Aim.
Identify each line below that contains the word "bodies", and copy it out.

begin

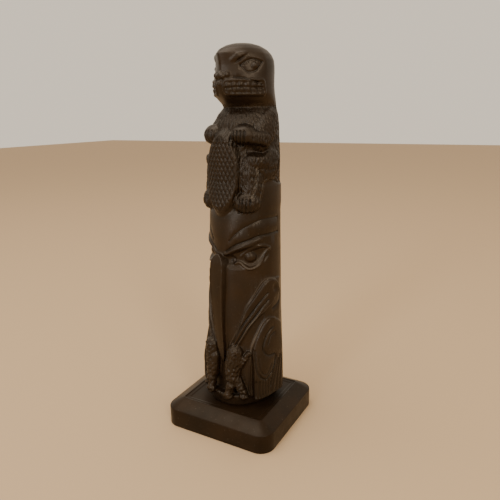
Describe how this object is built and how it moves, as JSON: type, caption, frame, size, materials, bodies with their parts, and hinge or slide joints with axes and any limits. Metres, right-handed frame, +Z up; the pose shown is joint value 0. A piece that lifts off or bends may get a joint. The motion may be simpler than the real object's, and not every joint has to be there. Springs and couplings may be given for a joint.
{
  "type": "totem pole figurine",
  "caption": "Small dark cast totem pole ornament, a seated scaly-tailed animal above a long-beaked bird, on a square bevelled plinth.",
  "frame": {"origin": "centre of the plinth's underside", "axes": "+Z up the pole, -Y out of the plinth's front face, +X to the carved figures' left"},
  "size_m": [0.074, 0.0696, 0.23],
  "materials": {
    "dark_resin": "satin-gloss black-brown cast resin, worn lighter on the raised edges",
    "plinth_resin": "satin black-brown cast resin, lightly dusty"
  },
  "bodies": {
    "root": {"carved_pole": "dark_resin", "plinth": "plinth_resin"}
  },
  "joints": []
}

end

Expected answer.
Describe how this object is built and how it moves, as JSON: type, caption, frame, size, materials, bodies with their parts, and hinge or slide joints with axes and any limits. Metres, right-handed frame, +Z up; the pose shown is joint value 0. A piece that lifts off or bends may get a joint. The motion may be simpler than the real object's, and not every joint has to be there. Springs and couplings may be given for a joint.
  "bodies": {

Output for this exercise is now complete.